**** Provided material ****
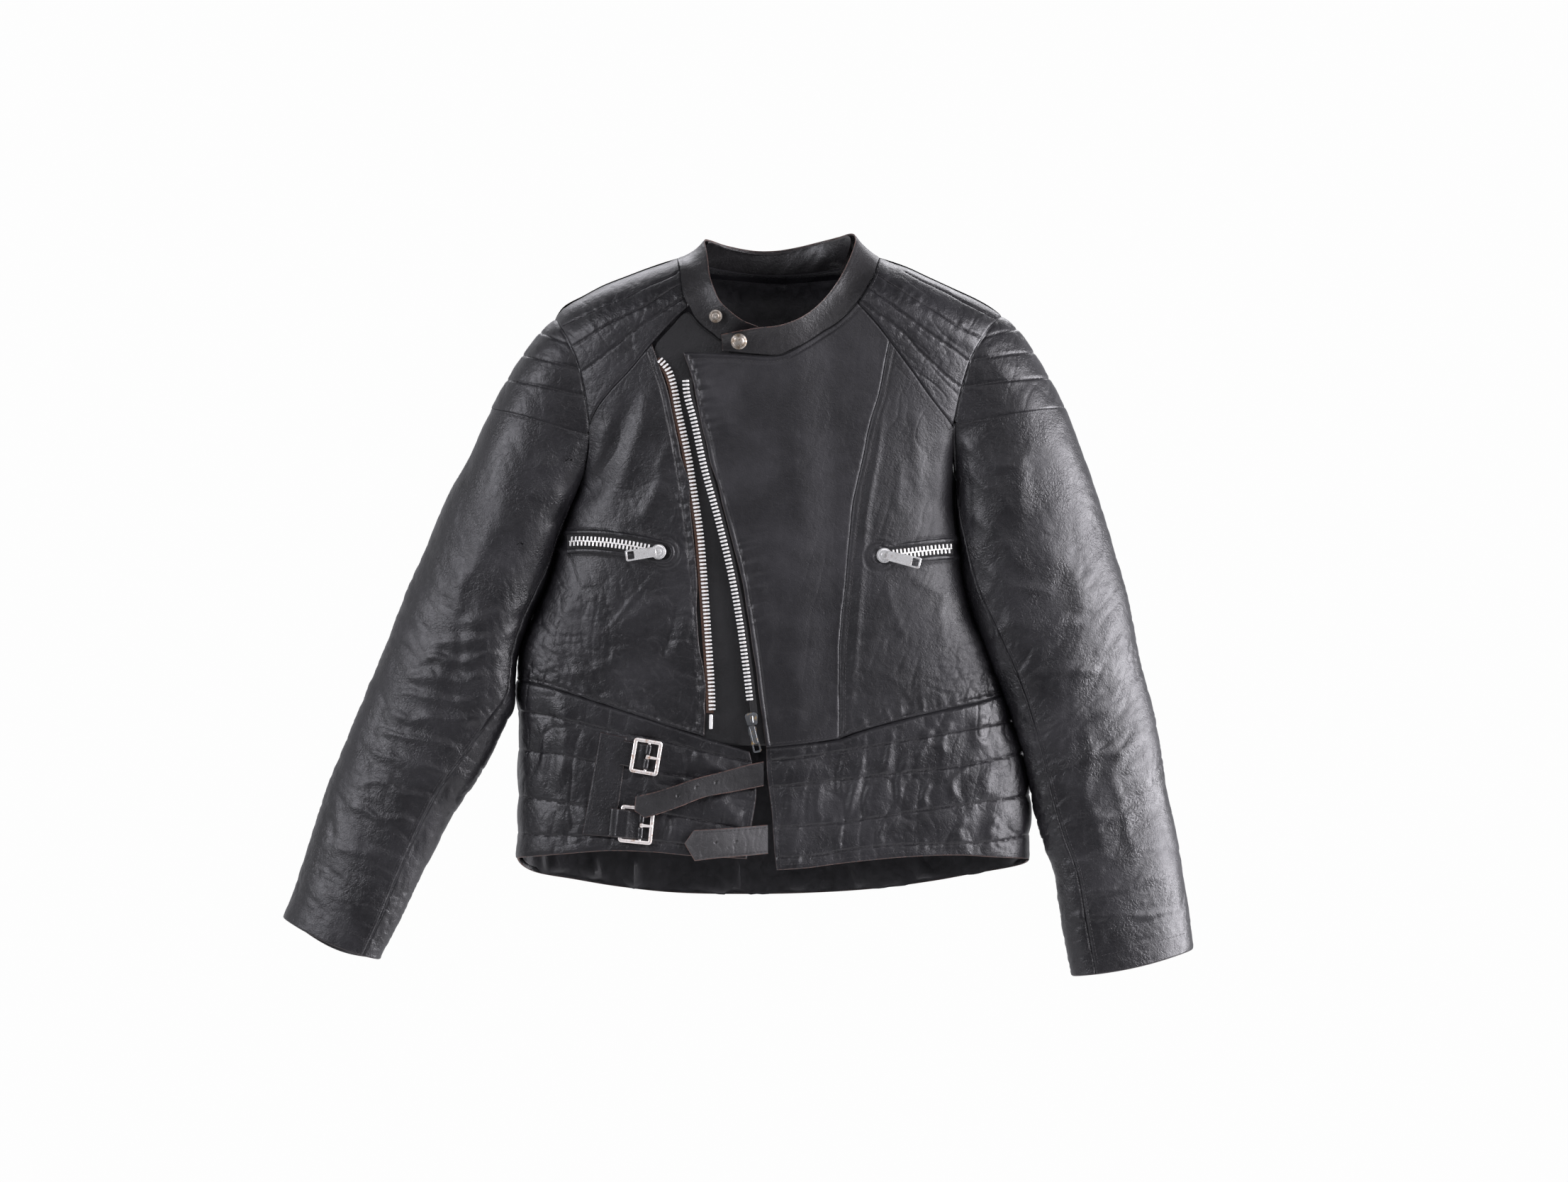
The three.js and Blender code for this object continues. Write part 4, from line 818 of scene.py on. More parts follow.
def folds(x, z, rows):
    """A sum of drawn folds: each row is its points, half width, height (down when negative) and bite.

    Bite 0 is an even rounded fold; 1 is a sharp crease, high on one side and low on the other.
    """
    total = np.zeros(x.shape)
    for points, width, height, bite in rows:
        line = Line(points, fine=6)
        q = line.at(np.linspace(0, 1, 25))
        d, share = spread(x, z, line, width * 3)
        fade = smooth(0, 0.22, share) * smooth(1, 0.78, share)
        near = d < width * 3
        if not near.any():
            continue
        k = np.clip((share * 24).astype(int), 0, 23)
        t = q[k + 1] - q[k]
        side = np.sign(t[..., 0] * (z - q[k, 1]) - t[..., 1] * (x - q[k, 0]))
        r = d / width
        rounded = np.exp(-(r**2))
        bitten = side * r * np.exp(-(r**2)) * 1.8
        total = total + np.where(near, height * fade * mix(rounded, bitten, bite), 0)
    return total


def puckers(x, z, line, reach, height, seed, pitch=5.0, start=0.0, stop=1.0):
    """Small ripples that run out at right angles from a seam."""
    d, share = spread(x, z, line, reach * 2.2)
    along = share * line.length
    wave = noise(along / pitch, d / 26, seed) + 0.5 * noise(along / pitch * 2.1, d / 18, seed + 2)
    mask = smooth(start - 0.04, start + 0.04, share) * smooth(stop + 0.04, stop - 0.04, share)
    return height * wave * np.exp(-((d / reach) ** 1.5)) * smooth(0.3, 2.4, d) * mask


def groove(x, z, line, depth=0.8, width=1.1):
    d, _ = spread(x, z, line, width * 4)
    return -depth * np.exp(-((d / width) ** 2))


# ------------------------------------------------------------------ relief of each leather piece
def broad(x, z, seed, height=1.0, size=70):
    """The slow swell of a hide that has taken the shape of a body."""
    return height * rolling(x, z, size=size, seed=seed, octaves=3)


RIGHT_FRONT_FOLDS = [
    ([(-145, -118), (-160, -170), (-178, -208), (-206, -240)], 10, -3.2, 0.35),
    ([(-110, -195), (-121, -222), (-138, -256)], 8, 2.4, 0.25),
    ([(-101, -155), (-109, -180), (-122, -206)], 6, 1.6, 0.3),
    ([(-128, -110), (-133, -150), (-150, -200), (-168, -235)], 9, 1.8, 0.1),
    ([(-168, -150), (-176, -180), (-190, -206)], 6, 1.6, 0.2),
    ([(-100, -276), (-92, -260), (-85, -243)], 2.6, 0.9, 0.6),
    ([(-104, -262), (-98, -245), (-94, -222)], 3.0, 0.8, 0.6),
    ([(-108, -322), (-132, -338), (-162, -356)], 8, 2.0, 0.3),
    ([(-84, -328), (-92, -360), (-106, -392)], 7, 1.9, 0.2),
    ([(-99, -326), (-107, -360), (-119, -396)], 4.5, -1.8, 0.4),
    ([(-118, -298), (-142, -326), (-172, -362)], 2.6, 0.9, 0.5),
    ([(-163, -372), (-164, -396)], 2.4, 0.8, 0.6),
    ([(-185, -300), (-205, -330), (-228, -365)], 7, 1.3, 0.2),
    ([(-150, -380), (-185, -398), (-225, -402)], 6, 1.3, 0.2),
    ([(-120, -410), (-150, -420), (-180, -424)], 4, 0.9, 0.4),
    ([(-90, -405), (-96, -430), (-92, -452)], 3.5, 0.9, 0.5),
    ([(-210, -385), (-232, -398), (-250, -402)], 4, 0.9, 0.3),
]
LEFT_SIDE_FOLDS = [
    (
        [(106, -122), (98, -186), (88, -240), (83.5, -290), (79, -350), (75, -400), (70, -458)], 3.6, 1.7,
        0.0,
    ),
    ([(121, -186), (118, -214), (117, -246)], 5, 1.0, 0.3),
    ([(140, -402), (168, -408), (204, -402)], 2.4, 0.8, 0.6),
    ([(146, -412), (176, -420), (212, -412)], 2.4, 0.8, 0.6),
    ([(150, -392), (178, -396), (208, -390)], 2.2, 0.7, 0.6),
    ([(74, -456), (108, -436), (150, -421), (200, -410)], 3.4, 1.2, 0.4),
    ([(168, -160), (160, -200), (158, -246)], 8, 1.6, 0.1),
    ([(140, -135), (136, -180), (142, -235)], 7, 1.2, 0.1),
    ([(120, -300), (150, -318), (176, -330)], 6, 1.1, 0.2),
    ([(104, -300), (112, -336), (128, -372)], 5, 1.0, 0.2),
    ([(172, -300), (160, -345), (165, -385)], 6, 1.2, 0.2),
    ([(98, -400), (120, -412), (132, -432)], 3.5, 0.8, 0.4),
]
FLAP_FOLDS = [
    ([(-78, -112), (-66, -126), (-58, -146)], 6, 1.1, 0.2),
    ([(-40, -96), (-52, -130), (-50, -170)], 9, 0.9, 0.1),
    ([(-30, -300), (-14, -330), (-8, -372)], 9, 0.8, 0.1),
    ([(-12, -452), (6, -440), (30, -446)], 6, 0.7, 0.2),
    ([(52, -440), (40, -452), (20, -462)], 5, 0.7, 0.2),
]
WAIST_L_FOLDS = [
    ([(66, -480), (60, -504), (63, -526)], 4, 1.3, 0.5),
    ([(84, -476), (78, -500), (66, -544)], 5, 1.5, 0.5),
    ([(112, -452), (108, -480), (104, -500)], 4, 1.3, 0.4),
    ([(128, -478), (118, -506), (120, -532)], 5, 1.5, 0.4),
    ([(150, -452), (142, -472), (134, -486)], 5, 1.5, 0.4),
    ([(172, -446), (160, -468), (164, -486)], 5, 1.5, 0.3),
    ([(204, -440), (196, -458), (200, -478)], 7, 1.7, 0.2),
    ([(190, -490), (170, -508), (176, -530)], 5, 1.6, 0.3),
    ([(214, -488), (204, -506), (208, -528)], 7, 1.7, 0.2),
    ([(92, -506), (84, -528), (90, -546)], 4, 1.2, 0.5),
    ([(150, -506), (142, -524), (150, -536)], 4, 1.3, 0.4),
    ([(186, -540), (176, -556), (182, -572)], 5, 1.4, 0.3),
    ([(216, -540), (206, -554), (214, -568)], 6, 1.4, 0.2),
    ([(42, -500), (38, -530), (44, -556)], 4, 0.8, 0.4),
    ([(64, -546), (58, -560), (62, -580)], 4, 1.2, 0.4),
    ([(104, -545), (98, -560), (104, -574)], 4, 1.1, 0.4),
    ([(14, -482), (10, -510), (14, -548)], 5, 0.8, 0.2),
]
BACK_WAIST_FOLDS = [
    ([(-190, -430), (-184, -480), (-190, -540)], 7, 1.2, 0.2),
    ([(-120, -440), (-126, -490), (-118, -560)], 6, 1.0, 0.3),
    ([(-60, -450), (-54, -500), (-60, -560)], 5, 0.8, 0.3),
    ([(30, -440), (36, -500), (30, -570)], 6, 0.9, 0.2),
    ([(96, -446), (88, -500), (94, -560)], 5, 1.0, 0.3),
    ([(160, -440), (168, -490), (160, -550)], 7, 1.2, 0.2),
    ([(214, -436), (208, -480), (214, -540)], 6, 1.1, 0.2),
]
WAIST_R_FOLDS = [
    ([(-214, -420), (-210, -460), (-216, -520)], 9, 1.6, 0.0),
    ([(-98, -470), (-94, -492), (-100, -512)], 4, 1.1, 0.3),
    ([(-60, -520), (-50, -536), (-36, -548)], 7, 1.6, 0.1),
    ([(-84, -476), (-70, -490), (-50, -498)], 6, 1.4, 0.2),
    ([(-236, -440), (-230, -480), (-236, -520)], 6, 1.2, 0.1),
    ([(-106, -540), (-104, -554), (-108, -568)], 2.5, 0.9, 0.7),
]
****
Repeat the material above in full, quoting it exactly.

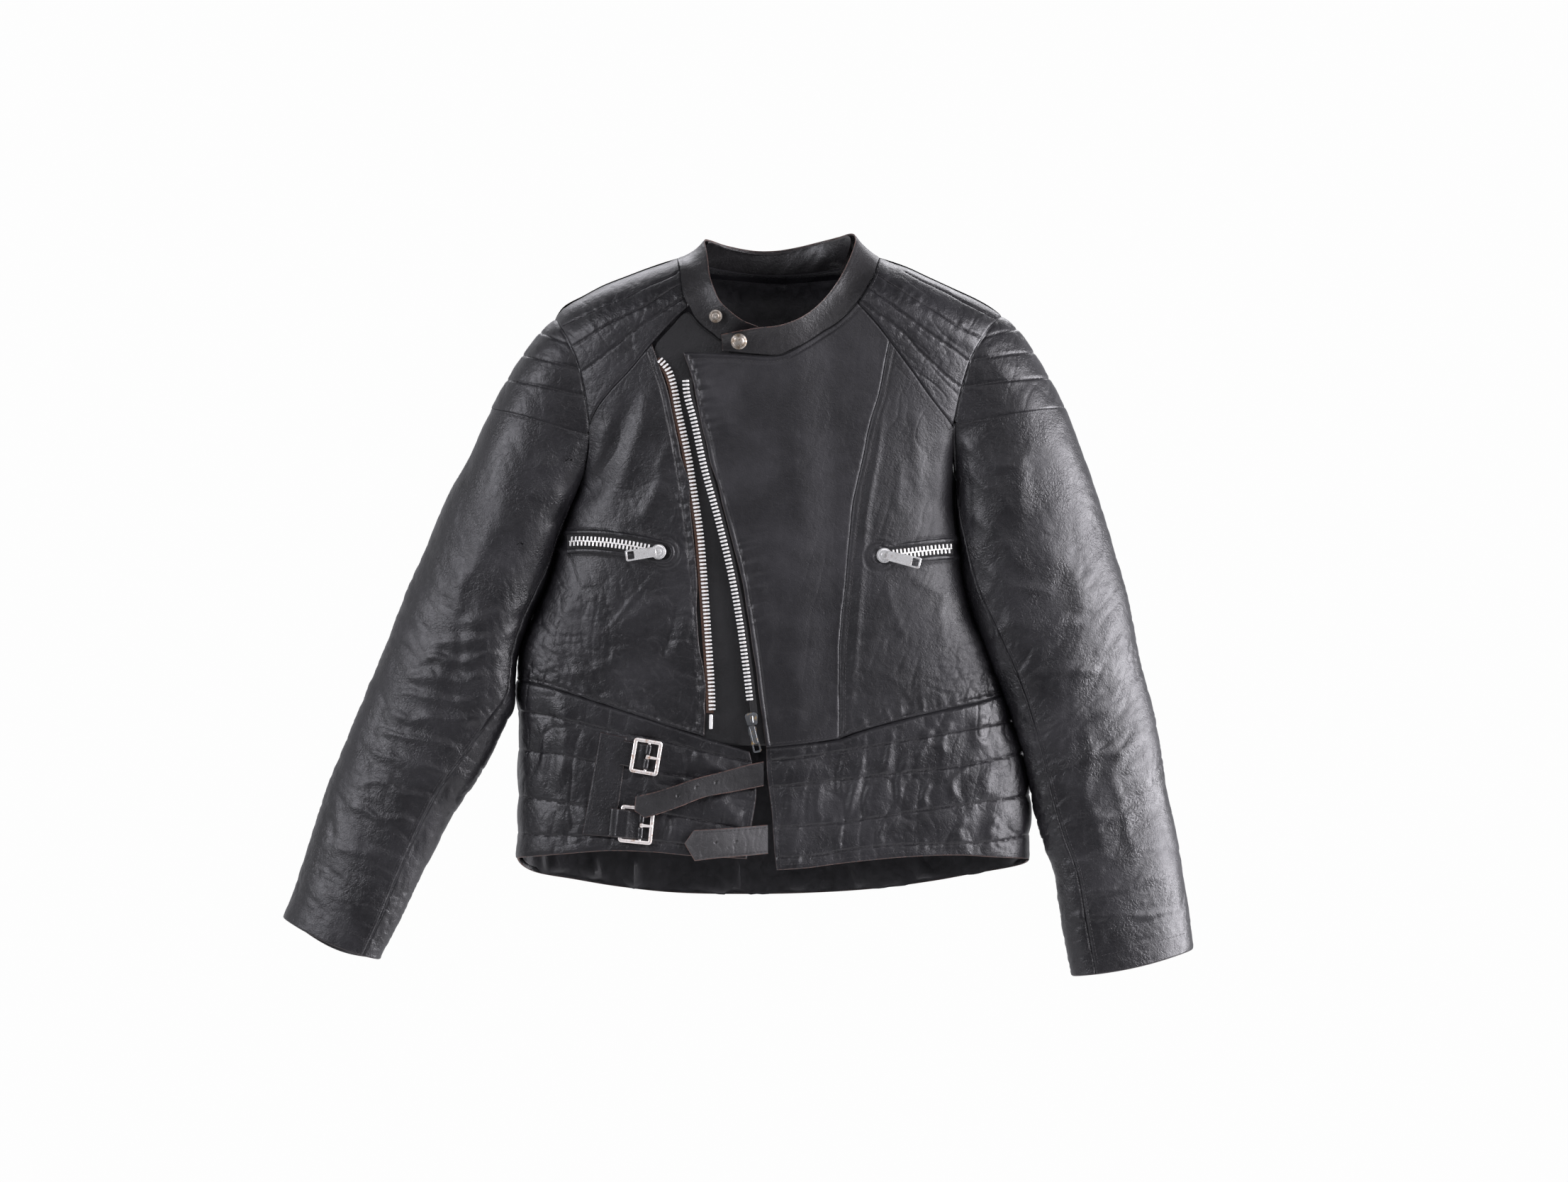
The three.js and Blender code for this object continues. Write part 4, from line 818 of scene.py on. More parts follow.
def folds(x, z, rows):
    """A sum of drawn folds: each row is its points, half width, height (down when negative) and bite.

    Bite 0 is an even rounded fold; 1 is a sharp crease, high on one side and low on the other.
    """
    total = np.zeros(x.shape)
    for points, width, height, bite in rows:
        line = Line(points, fine=6)
        q = line.at(np.linspace(0, 1, 25))
        d, share = spread(x, z, line, width * 3)
        fade = smooth(0, 0.22, share) * smooth(1, 0.78, share)
        near = d < width * 3
        if not near.any():
            continue
        k = np.clip((share * 24).astype(int), 0, 23)
        t = q[k + 1] - q[k]
        side = np.sign(t[..., 0] * (z - q[k, 1]) - t[..., 1] * (x - q[k, 0]))
        r = d / width
        rounded = np.exp(-(r**2))
        bitten = side * r * np.exp(-(r**2)) * 1.8
        total = total + np.where(near, height * fade * mix(rounded, bitten, bite), 0)
    return total


def puckers(x, z, line, reach, height, seed, pitch=5.0, start=0.0, stop=1.0):
    """Small ripples that run out at right angles from a seam."""
    d, share = spread(x, z, line, reach * 2.2)
    along = share * line.length
    wave = noise(along / pitch, d / 26, seed) + 0.5 * noise(along / pitch * 2.1, d / 18, seed + 2)
    mask = smooth(start - 0.04, start + 0.04, share) * smooth(stop + 0.04, stop - 0.04, share)
    return height * wave * np.exp(-((d / reach) ** 1.5)) * smooth(0.3, 2.4, d) * mask


def groove(x, z, line, depth=0.8, width=1.1):
    d, _ = spread(x, z, line, width * 4)
    return -depth * np.exp(-((d / width) ** 2))


# ------------------------------------------------------------------ relief of each leather piece
def broad(x, z, seed, height=1.0, size=70):
    """The slow swell of a hide that has taken the shape of a body."""
    return height * rolling(x, z, size=size, seed=seed, octaves=3)


RIGHT_FRONT_FOLDS = [
    ([(-145, -118), (-160, -170), (-178, -208), (-206, -240)], 10, -3.2, 0.35),
    ([(-110, -195), (-121, -222), (-138, -256)], 8, 2.4, 0.25),
    ([(-101, -155), (-109, -180), (-122, -206)], 6, 1.6, 0.3),
    ([(-128, -110), (-133, -150), (-150, -200), (-168, -235)], 9, 1.8, 0.1),
    ([(-168, -150), (-176, -180), (-190, -206)], 6, 1.6, 0.2),
    ([(-100, -276), (-92, -260), (-85, -243)], 2.6, 0.9, 0.6),
    ([(-104, -262), (-98, -245), (-94, -222)], 3.0, 0.8, 0.6),
    ([(-108, -322), (-132, -338), (-162, -356)], 8, 2.0, 0.3),
    ([(-84, -328), (-92, -360), (-106, -392)], 7, 1.9, 0.2),
    ([(-99, -326), (-107, -360), (-119, -396)], 4.5, -1.8, 0.4),
    ([(-118, -298), (-142, -326), (-172, -362)], 2.6, 0.9, 0.5),
    ([(-163, -372), (-164, -396)], 2.4, 0.8, 0.6),
    ([(-185, -300), (-205, -330), (-228, -365)], 7, 1.3, 0.2),
    ([(-150, -380), (-185, -398), (-225, -402)], 6, 1.3, 0.2),
    ([(-120, -410), (-150, -420), (-180, -424)], 4, 0.9, 0.4),
    ([(-90, -405), (-96, -430), (-92, -452)], 3.5, 0.9, 0.5),
    ([(-210, -385), (-232, -398), (-250, -402)], 4, 0.9, 0.3),
]
LEFT_SIDE_FOLDS = [
    (
        [(106, -122), (98, -186), (88, -240), (83.5, -290), (79, -350), (75, -400), (70, -458)], 3.6, 1.7,
        0.0,
    ),
    ([(121, -186), (118, -214), (117, -246)], 5, 1.0, 0.3),
    ([(140, -402), (168, -408), (204, -402)], 2.4, 0.8, 0.6),
    ([(146, -412), (176, -420), (212, -412)], 2.4, 0.8, 0.6),
    ([(150, -392), (178, -396), (208, -390)], 2.2, 0.7, 0.6),
    ([(74, -456), (108, -436), (150, -421), (200, -410)], 3.4, 1.2, 0.4),
    ([(168, -160), (160, -200), (158, -246)], 8, 1.6, 0.1),
    ([(140, -135), (136, -180), (142, -235)], 7, 1.2, 0.1),
    ([(120, -300), (150, -318), (176, -330)], 6, 1.1, 0.2),
    ([(104, -300), (112, -336), (128, -372)], 5, 1.0, 0.2),
    ([(172, -300), (160, -345), (165, -385)], 6, 1.2, 0.2),
    ([(98, -400), (120, -412), (132, -432)], 3.5, 0.8, 0.4),
]
FLAP_FOLDS = [
    ([(-78, -112), (-66, -126), (-58, -146)], 6, 1.1, 0.2),
    ([(-40, -96), (-52, -130), (-50, -170)], 9, 0.9, 0.1),
    ([(-30, -300), (-14, -330), (-8, -372)], 9, 0.8, 0.1),
    ([(-12, -452), (6, -440), (30, -446)], 6, 0.7, 0.2),
    ([(52, -440), (40, -452), (20, -462)], 5, 0.7, 0.2),
]
WAIST_L_FOLDS = [
    ([(66, -480), (60, -504), (63, -526)], 4, 1.3, 0.5),
    ([(84, -476), (78, -500), (66, -544)], 5, 1.5, 0.5),
    ([(112, -452), (108, -480), (104, -500)], 4, 1.3, 0.4),
    ([(128, -478), (118, -506), (120, -532)], 5, 1.5, 0.4),
    ([(150, -452), (142, -472), (134, -486)], 5, 1.5, 0.4),
    ([(172, -446), (160, -468), (164, -486)], 5, 1.5, 0.3),
    ([(204, -440), (196, -458), (200, -478)], 7, 1.7, 0.2),
    ([(190, -490), (170, -508), (176, -530)], 5, 1.6, 0.3),
    ([(214, -488), (204, -506), (208, -528)], 7, 1.7, 0.2),
    ([(92, -506), (84, -528), (90, -546)], 4, 1.2, 0.5),
    ([(150, -506), (142, -524), (150, -536)], 4, 1.3, 0.4),
    ([(186, -540), (176, -556), (182, -572)], 5, 1.4, 0.3),
    ([(216, -540), (206, -554), (214, -568)], 6, 1.4, 0.2),
    ([(42, -500), (38, -530), (44, -556)], 4, 0.8, 0.4),
    ([(64, -546), (58, -560), (62, -580)], 4, 1.2, 0.4),
    ([(104, -545), (98, -560), (104, -574)], 4, 1.1, 0.4),
    ([(14, -482), (10, -510), (14, -548)], 5, 0.8, 0.2),
]
BACK_WAIST_FOLDS = [
    ([(-190, -430), (-184, -480), (-190, -540)], 7, 1.2, 0.2),
    ([(-120, -440), (-126, -490), (-118, -560)], 6, 1.0, 0.3),
    ([(-60, -450), (-54, -500), (-60, -560)], 5, 0.8, 0.3),
    ([(30, -440), (36, -500), (30, -570)], 6, 0.9, 0.2),
    ([(96, -446), (88, -500), (94, -560)], 5, 1.0, 0.3),
    ([(160, -440), (168, -490), (160, -550)], 7, 1.2, 0.2),
    ([(214, -436), (208, -480), (214, -540)], 6, 1.1, 0.2),
]
WAIST_R_FOLDS = [
    ([(-214, -420), (-210, -460), (-216, -520)], 9, 1.6, 0.0),
    ([(-98, -470), (-94, -492), (-100, -512)], 4, 1.1, 0.3),
    ([(-60, -520), (-50, -536), (-36, -548)], 7, 1.6, 0.1),
    ([(-84, -476), (-70, -490), (-50, -498)], 6, 1.4, 0.2),
    ([(-236, -440), (-230, -480), (-236, -520)], 6, 1.2, 0.1),
    ([(-106, -540), (-104, -554), (-108, -568)], 2.5, 0.9, 0.7),
]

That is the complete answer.